___ Extracted information ___

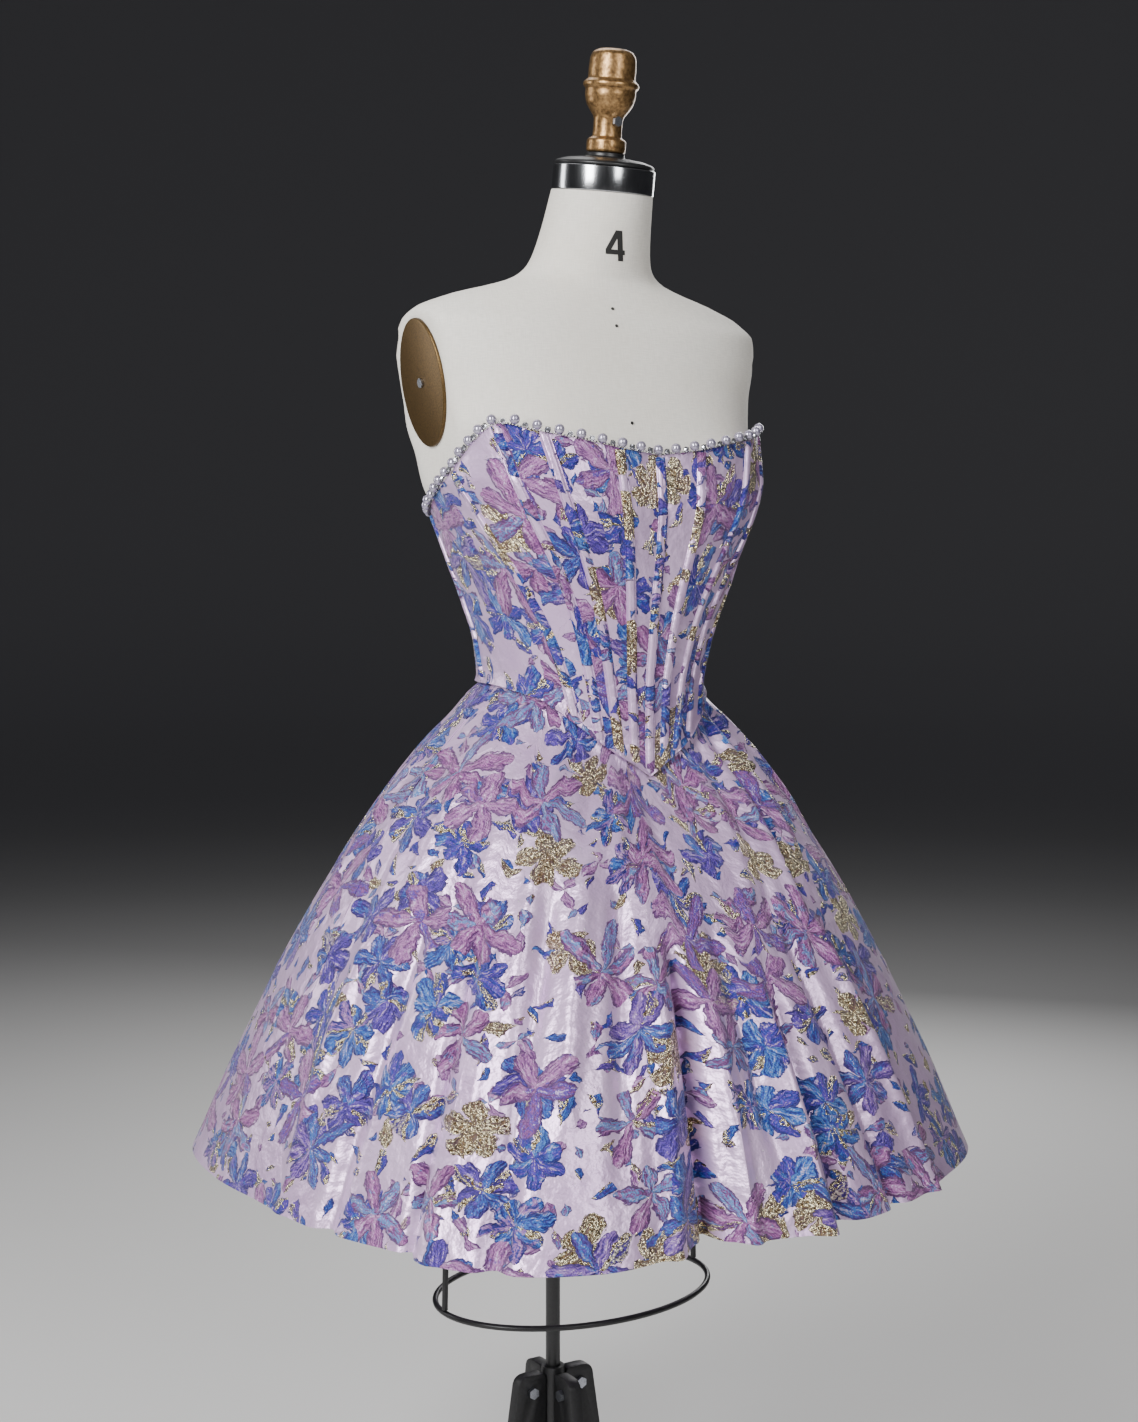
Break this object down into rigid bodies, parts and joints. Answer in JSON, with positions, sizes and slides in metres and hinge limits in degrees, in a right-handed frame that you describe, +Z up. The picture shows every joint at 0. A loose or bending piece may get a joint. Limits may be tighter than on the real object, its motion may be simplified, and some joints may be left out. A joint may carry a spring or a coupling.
{
  "type": "strapless homecoming dress on a limbless dress form with its stand",
  "caption": "Short strapless dress with a boned, pearl-edged bodice and a fluted skirt, worn by a limbless linen dress form on a sliding pole, with a wire hem cage and an arched stand.",
  "frame": {"origin": "on the floor under the middle of the hem", "axes": "+Z up along the pole, the dress's front faces -Y, +X is the wearer's left"},
  "size_m": [0.7403, 0.7596, 1.6585],
  "materials": {
    "brocade": "floral jacquard of satin and metallic yarn",
    "pearl": "pearl coating",
    "zip_metal": "nickel plate",
    "linen": "plain woven linen over a padded shell",
    "steel": "brushed round the axis",
    "gold_paint": "gold paint on a rough casting",
    "bronze_paint": "satin bronze",
    "black_paint": "satin black",
    "cast_black": "black enamel on cast iron"
  },
  "bodies": {
    "stand": {"stand_sleeve": "cast_black", "stand_leg_left": "cast_black", "stand_leg_back": "cast_black", "stand_leg_right": "cast_black", "stand_leg_front": "cast_black", "stand_bolt_left": "steel", "stand_bolt_back": "steel", "stand_bolt_right": "steel", "stand_bolt_front": "steel"},
    "form_and_dress": {"bodice_centre_front_right": "brocade", "bodice_inner_front_right": "brocade", "bodice_mid_front_right": "brocade", "bodice_outer_front_right": "brocade", "bodice_side_right": "brocade", "bodice_back_right": "brocade", "bodice_centre_front_left": "brocade", "bodice_inner_front_left": "brocade", "bodice_mid_front_left": "brocade", "bodice_outer_front_left": "brocade", "bodice_side_left": "brocade", "bodice_back_left": "brocade", "bone_channel_inner_front_right": "brocade", "bone_channel_mid_front_right": "brocade", "bone_channel_outer_front_right": "brocade", "bone_channel_side_front_right": "brocade", "bone_channel_side_back_right": "brocade", "bone_channel_inner_front_left": "brocade", "bone_channel_mid_front_left": "brocade", "bone_channel_outer_front_left": "brocade", "bone_channel_side_front_left": "brocade", "bone_channel_side_back_left": "brocade", "bone_channel_centre_front": "brocade", "neckline_pearls": "pearl", "skirt_front": "brocade", "skirt_back_left": "brocade", "skirt_back_right": "brocade", "zip_slider": "zip_metal", "form_linen": "linen", "arm_plate_right": "bronze_paint", "arm_plate_screw_right": "steel", "arm_plate_left": "bronze_paint", "arm_plate_screw_left": "steel", "neck_band": "steel", "neck_cap": "black_paint", "finial": "gold_paint", "finial_set_screw": "steel", "pole": "black_paint", "cage_ring": "black_paint", "cage_strut_right": "black_paint", "cage_strut_left": "black_paint"},
    "pull_tab": {"zip_pull_tab": "zip_metal"}
  },
  "joints": [
    {"name": "height_slide", "type": "slide", "parent": "stand", "child": "form_and_dress", "axis": [0, 0, 1], "range_m": [-0.02, 0.15]},
    {"name": "zip_pull_hinge", "type": "hinge", "parent": "form_and_dress", "child": "pull_tab", "pos_m": [0, 0.11354, 1.193], "axis": [1, 0, 0], "range_deg": [0, 100]}
  ]
}
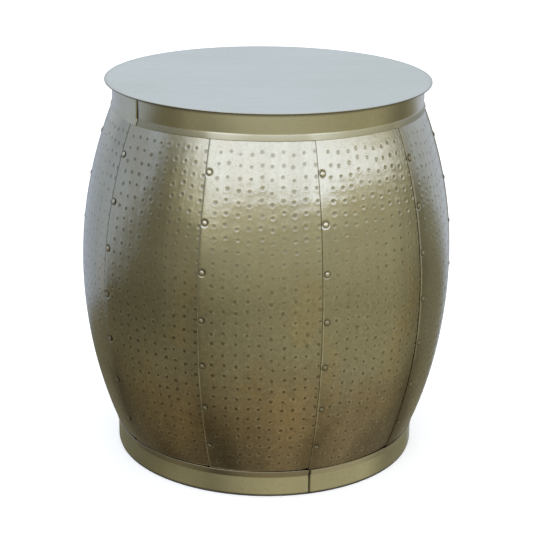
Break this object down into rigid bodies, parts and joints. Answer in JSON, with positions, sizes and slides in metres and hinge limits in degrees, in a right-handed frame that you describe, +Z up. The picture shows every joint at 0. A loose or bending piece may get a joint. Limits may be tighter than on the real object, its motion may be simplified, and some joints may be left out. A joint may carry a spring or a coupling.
{
  "type": "drum side table",
  "caption": "Barrel-shaped metal side table of lapped, riveted hammered staves between plain collars, with a thin flat round top and an open underside.",
  "frame": {"origin": "on the floor, at the centre of the drum", "axes": "+Z up, the front of the table faces -Y, +X to the right seen from the front"},
  "size_m": [0.4516, 0.4466, 0.457],
  "materials": {
    "top_sheet": "satin, fine circular brushing",
    "collar_strip": "satin antique brass",
    "stave_sheet": "hammered antique brass",
    "rivet": "worn antique brass",
    "hoop_bar": "black lacquer on flat bar",
    "foot_rubber": "matt"
  },
  "bodies": {
    "root": {"top_disc": "top_sheet", "upper_collar": "collar_strip", "base_ring": "collar_strip", "upper_hoop": "hoop_bar", "lower_hoop": "hoop_bar", "top_brace_crosswise": "hoop_bar", "top_brace_lengthwise": "hoop_bar", "rubber_foot_ring": "foot_rubber", "stave_01": "stave_sheet", "stave_02": "stave_sheet", "stave_03": "stave_sheet", "stave_04": "stave_sheet", "stave_05": "stave_sheet", "stave_06": "stave_sheet", "stave_07": "stave_sheet", "stave_08": "stave_sheet", "stave_09": "stave_sheet", "stave_10": "stave_sheet", "seam_rivets_01": "rivet", "seam_rivets_02": "rivet", "seam_rivets_03": "rivet", "seam_rivets_04": "rivet", "seam_rivets_05": "rivet", "seam_rivets_06": "rivet", "seam_rivets_07": "rivet", "seam_rivets_08": "rivet", "seam_rivets_09": "rivet", "seam_rivets_10": "rivet"}
  },
  "joints": []
}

___

Work to be completed: Set out the complete listing exactly as shown.

Solved problem:
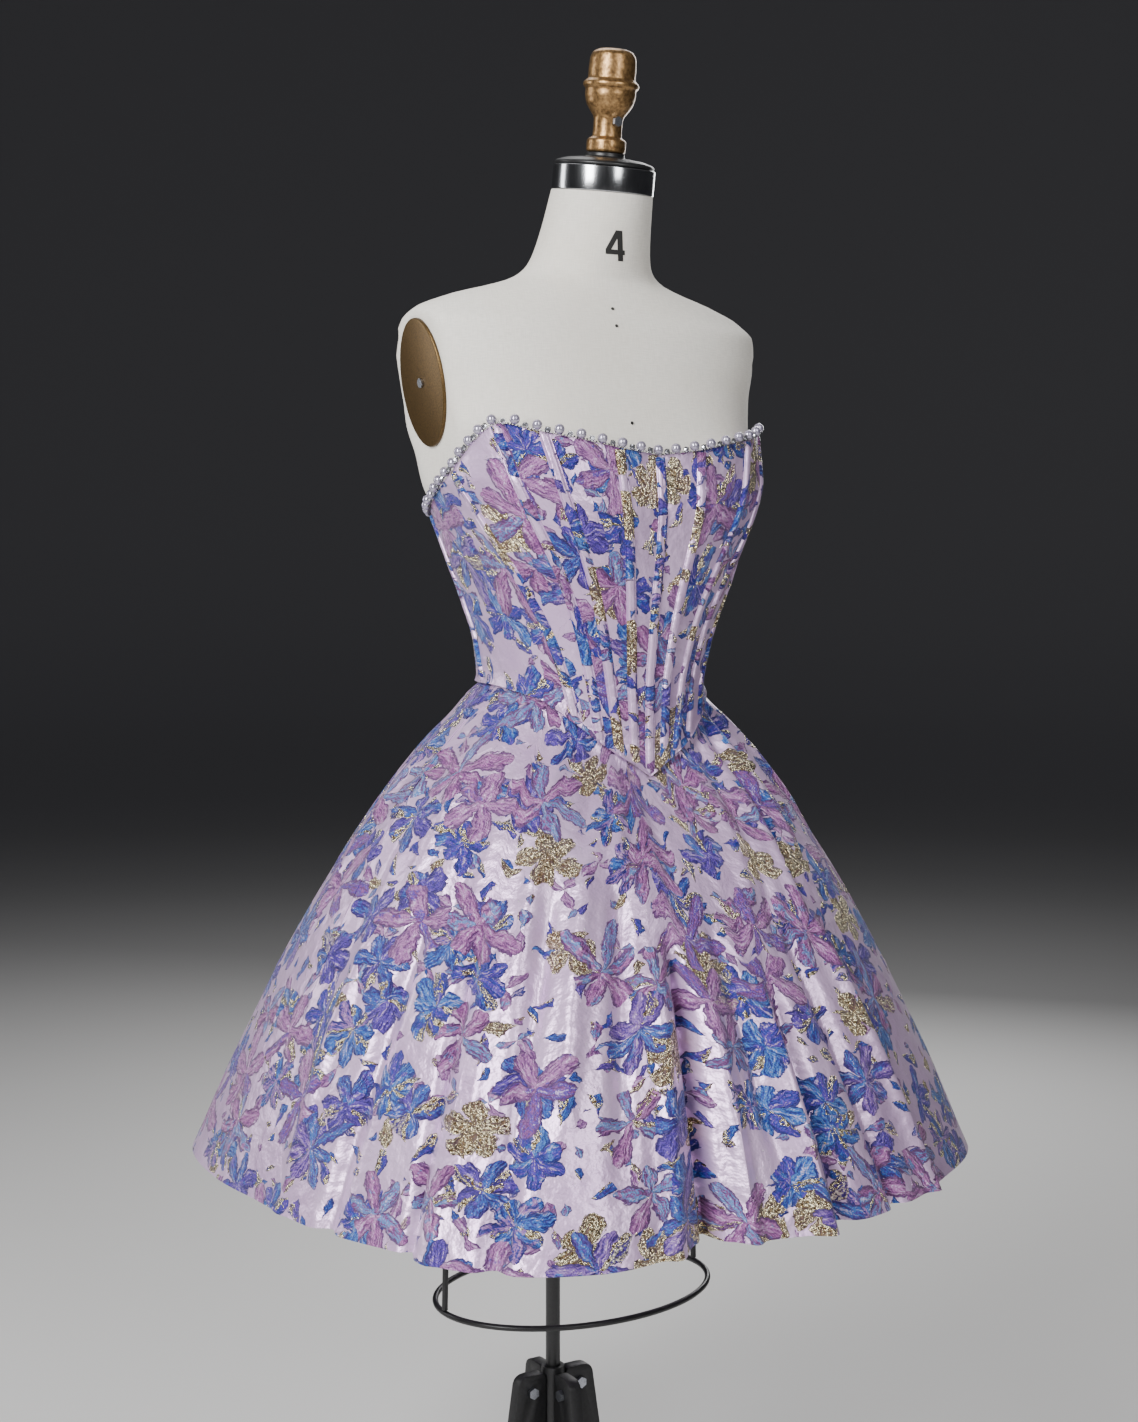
Break this object down into rigid bodies, parts and joints. Answer in JSON, with positions, sizes and slides in metres and hinge limits in degrees, in a right-handed frame that you describe, +Z up. The picture shows every joint at 0. A loose or bending piece may get a joint. Limits may be tighter than on the real object, its motion may be simplified, and some joints may be left out. A joint may carry a spring or a coupling.
{
  "type": "strapless homecoming dress on a limbless dress form with its stand",
  "caption": "Short strapless dress with a boned, pearl-edged bodice and a fluted skirt, worn by a limbless linen dress form on a sliding pole, with a wire hem cage and an arched stand.",
  "frame": {"origin": "on the floor under the middle of the hem", "axes": "+Z up along the pole, the dress's front faces -Y, +X is the wearer's left"},
  "size_m": [0.7403, 0.7596, 1.6585],
  "materials": {
    "brocade": "floral jacquard of satin and metallic yarn",
    "pearl": "pearl coating",
    "zip_metal": "nickel plate",
    "linen": "plain woven linen over a padded shell",
    "steel": "brushed round the axis",
    "gold_paint": "gold paint on a rough casting",
    "bronze_paint": "satin bronze",
    "black_paint": "satin black",
    "cast_black": "black enamel on cast iron"
  },
  "bodies": {
    "stand": {"stand_sleeve": "cast_black", "stand_leg_left": "cast_black", "stand_leg_back": "cast_black", "stand_leg_right": "cast_black", "stand_leg_front": "cast_black", "stand_bolt_left": "steel", "stand_bolt_back": "steel", "stand_bolt_right": "steel", "stand_bolt_front": "steel"},
    "form_and_dress": {"bodice_centre_front_right": "brocade", "bodice_inner_front_right": "brocade", "bodice_mid_front_right": "brocade", "bodice_outer_front_right": "brocade", "bodice_side_right": "brocade", "bodice_back_right": "brocade", "bodice_centre_front_left": "brocade", "bodice_inner_front_left": "brocade", "bodice_mid_front_left": "brocade", "bodice_outer_front_left": "brocade", "bodice_side_left": "brocade", "bodice_back_left": "brocade", "bone_channel_inner_front_right": "brocade", "bone_channel_mid_front_right": "brocade", "bone_channel_outer_front_right": "brocade", "bone_channel_side_front_right": "brocade", "bone_channel_side_back_right": "brocade", "bone_channel_inner_front_left": "brocade", "bone_channel_mid_front_left": "brocade", "bone_channel_outer_front_left": "brocade", "bone_channel_side_front_left": "brocade", "bone_channel_side_back_left": "brocade", "bone_channel_centre_front": "brocade", "neckline_pearls": "pearl", "skirt_front": "brocade", "skirt_back_left": "brocade", "skirt_back_right": "brocade", "zip_slider": "zip_metal", "form_linen": "linen", "arm_plate_right": "bronze_paint", "arm_plate_screw_right": "steel", "arm_plate_left": "bronze_paint", "arm_plate_screw_left": "steel", "neck_band": "steel", "neck_cap": "black_paint", "finial": "gold_paint", "finial_set_screw": "steel", "pole": "black_paint", "cage_ring": "black_paint", "cage_strut_right": "black_paint", "cage_strut_left": "black_paint"},
    "pull_tab": {"zip_pull_tab": "zip_metal"}
  },
  "joints": [
    {"name": "height_slide", "type": "slide", "parent": "stand", "child": "form_and_dress", "axis": [0, 0, 1], "range_m": [-0.02, 0.15]},
    {"name": "zip_pull_hinge", "type": "hinge", "parent": "form_and_dress", "child": "pull_tab", "pos_m": [0, 0.11354, 1.193], "axis": [1, 0, 0], "range_deg": [0, 100]}
  ]
}
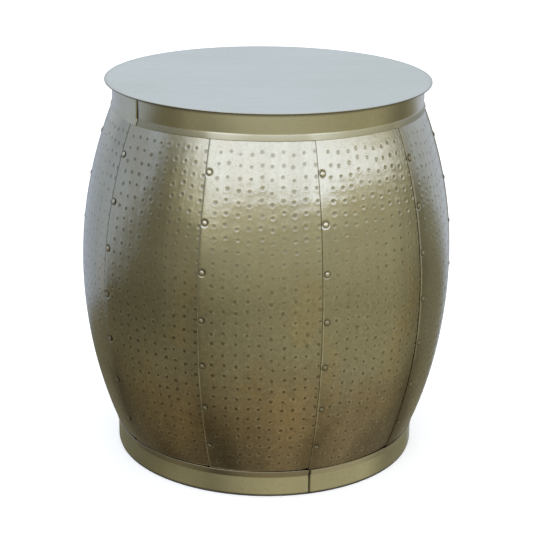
Break this object down into rigid bodies, parts and joints. Answer in JSON, with positions, sizes and slides in metres and hinge limits in degrees, in a right-handed frame that you describe, +Z up. The picture shows every joint at 0. A loose or bending piece may get a joint. Limits may be tighter than on the real object, its motion may be simplified, and some joints may be left out. A joint may carry a spring or a coupling.
{
  "type": "drum side table",
  "caption": "Barrel-shaped metal side table of lapped, riveted hammered staves between plain collars, with a thin flat round top and an open underside.",
  "frame": {"origin": "on the floor, at the centre of the drum", "axes": "+Z up, the front of the table faces -Y, +X to the right seen from the front"},
  "size_m": [0.4516, 0.4466, 0.457],
  "materials": {
    "top_sheet": "satin, fine circular brushing",
    "collar_strip": "satin antique brass",
    "stave_sheet": "hammered antique brass",
    "rivet": "worn antique brass",
    "hoop_bar": "black lacquer on flat bar",
    "foot_rubber": "matt"
  },
  "bodies": {
    "root": {"top_disc": "top_sheet", "upper_collar": "collar_strip", "base_ring": "collar_strip", "upper_hoop": "hoop_bar", "lower_hoop": "hoop_bar", "top_brace_crosswise": "hoop_bar", "top_brace_lengthwise": "hoop_bar", "rubber_foot_ring": "foot_rubber", "stave_01": "stave_sheet", "stave_02": "stave_sheet", "stave_03": "stave_sheet", "stave_04": "stave_sheet", "stave_05": "stave_sheet", "stave_06": "stave_sheet", "stave_07": "stave_sheet", "stave_08": "stave_sheet", "stave_09": "stave_sheet", "stave_10": "stave_sheet", "seam_rivets_01": "rivet", "seam_rivets_02": "rivet", "seam_rivets_03": "rivet", "seam_rivets_04": "rivet", "seam_rivets_05": "rivet", "seam_rivets_06": "rivet", "seam_rivets_07": "rivet", "seam_rivets_08": "rivet", "seam_rivets_09": "rivet", "seam_rivets_10": "rivet"}
  },
  "joints": []
}